Mechanical limits are a little more simple, but even there, the single value figures xmax and xmech cannot tell the whole story. The one that is most unambiguous is xmech, which is the safe distance of cone travel, after which damage will occur. Movement past this distance causes interference, either in the form of voice coil former striking the back plate, or suspension parts (spider or surround) reaching their limits. Beyond this limit, movement causes deformation. The xmax figure though, is a little more ambiguous, because there isn't uniform agreement as to what should define it. In principal, though, it is a figure that describes the maximum excursion level where the device is most linear; Beyond which, the voice coil begins to travel out of the gap and motor strength is reduced. At this point, motor strength is rapidly reduced and cone motion becomes rapidly (symmetrically) nonlinear.

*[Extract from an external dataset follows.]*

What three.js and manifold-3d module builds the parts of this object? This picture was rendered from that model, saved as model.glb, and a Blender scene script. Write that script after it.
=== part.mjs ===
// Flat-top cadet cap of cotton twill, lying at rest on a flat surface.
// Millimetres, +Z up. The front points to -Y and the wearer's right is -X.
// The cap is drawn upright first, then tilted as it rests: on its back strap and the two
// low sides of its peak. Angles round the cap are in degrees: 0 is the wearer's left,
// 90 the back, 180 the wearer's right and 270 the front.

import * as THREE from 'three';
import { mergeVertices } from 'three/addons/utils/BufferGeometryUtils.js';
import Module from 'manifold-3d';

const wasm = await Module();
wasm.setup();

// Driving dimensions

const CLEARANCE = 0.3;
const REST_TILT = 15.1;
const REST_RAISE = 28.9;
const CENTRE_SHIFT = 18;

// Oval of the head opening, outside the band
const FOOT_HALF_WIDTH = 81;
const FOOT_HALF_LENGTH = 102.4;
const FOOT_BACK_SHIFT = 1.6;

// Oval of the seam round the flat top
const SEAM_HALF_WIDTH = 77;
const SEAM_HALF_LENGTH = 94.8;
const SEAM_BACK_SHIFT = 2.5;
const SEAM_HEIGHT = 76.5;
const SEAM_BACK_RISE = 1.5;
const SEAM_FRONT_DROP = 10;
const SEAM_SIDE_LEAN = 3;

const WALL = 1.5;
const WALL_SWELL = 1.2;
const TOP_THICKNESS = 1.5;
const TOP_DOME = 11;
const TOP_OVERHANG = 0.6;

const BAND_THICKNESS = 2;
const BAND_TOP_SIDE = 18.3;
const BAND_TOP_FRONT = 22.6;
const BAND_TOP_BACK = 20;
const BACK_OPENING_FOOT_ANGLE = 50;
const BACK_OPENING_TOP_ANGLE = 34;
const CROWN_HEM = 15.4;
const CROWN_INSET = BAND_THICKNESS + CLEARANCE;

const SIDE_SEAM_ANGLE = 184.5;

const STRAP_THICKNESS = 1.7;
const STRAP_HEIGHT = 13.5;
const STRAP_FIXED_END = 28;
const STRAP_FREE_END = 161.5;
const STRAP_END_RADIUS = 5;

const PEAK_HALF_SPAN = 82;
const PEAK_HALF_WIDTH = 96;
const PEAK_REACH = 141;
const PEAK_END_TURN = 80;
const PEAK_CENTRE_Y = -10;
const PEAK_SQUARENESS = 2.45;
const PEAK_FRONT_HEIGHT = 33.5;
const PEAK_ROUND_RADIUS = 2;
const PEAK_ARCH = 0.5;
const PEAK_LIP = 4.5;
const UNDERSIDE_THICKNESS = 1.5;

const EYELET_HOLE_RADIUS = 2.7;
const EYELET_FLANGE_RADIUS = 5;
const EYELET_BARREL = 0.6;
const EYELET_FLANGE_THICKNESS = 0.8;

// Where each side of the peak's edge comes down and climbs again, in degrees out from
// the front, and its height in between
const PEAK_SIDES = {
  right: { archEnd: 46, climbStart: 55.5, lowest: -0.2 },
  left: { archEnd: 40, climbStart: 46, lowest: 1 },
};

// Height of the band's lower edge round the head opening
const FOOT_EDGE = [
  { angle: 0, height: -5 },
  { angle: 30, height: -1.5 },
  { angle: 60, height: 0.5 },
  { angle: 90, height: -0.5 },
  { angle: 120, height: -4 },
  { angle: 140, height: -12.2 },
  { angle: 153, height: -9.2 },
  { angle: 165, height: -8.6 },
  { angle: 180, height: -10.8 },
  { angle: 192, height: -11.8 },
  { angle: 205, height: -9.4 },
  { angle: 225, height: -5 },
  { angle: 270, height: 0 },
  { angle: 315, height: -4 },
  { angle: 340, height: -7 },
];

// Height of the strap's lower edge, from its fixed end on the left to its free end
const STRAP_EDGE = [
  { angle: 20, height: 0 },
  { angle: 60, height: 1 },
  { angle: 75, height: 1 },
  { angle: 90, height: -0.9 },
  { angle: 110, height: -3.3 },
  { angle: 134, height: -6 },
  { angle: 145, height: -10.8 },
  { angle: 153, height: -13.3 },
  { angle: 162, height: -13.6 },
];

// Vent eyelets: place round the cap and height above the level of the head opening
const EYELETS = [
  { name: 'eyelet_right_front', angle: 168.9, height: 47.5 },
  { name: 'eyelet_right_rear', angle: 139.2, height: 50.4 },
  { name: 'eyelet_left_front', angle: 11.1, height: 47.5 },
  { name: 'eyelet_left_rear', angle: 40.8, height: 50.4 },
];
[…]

The xmax/xmech relationship gives an indication of the driver's mechanical tolerance. If xmax is considerably smaller than xmech, then it is possible that the driver cannot be driven to destruction mechanically. Once xmax is reached, the motor loses strength and may not be able to move it far enough to reach its mechanical limit. Of course, it could still be driven to the point of excessive distortion. And if the cone is unloaded, then inertia is more likely to able to carry it through to xmech, even without acceleration from the motor. In fact, since the motor has less influence on the cone past xmax, it loses electrical damping as well. The only thing that remains to damp the cone is the suspension and acoustic load. So suspension characteristics and acoustic loading influence the drivers mechanical limit, in addition to the xmax/xmech relationship.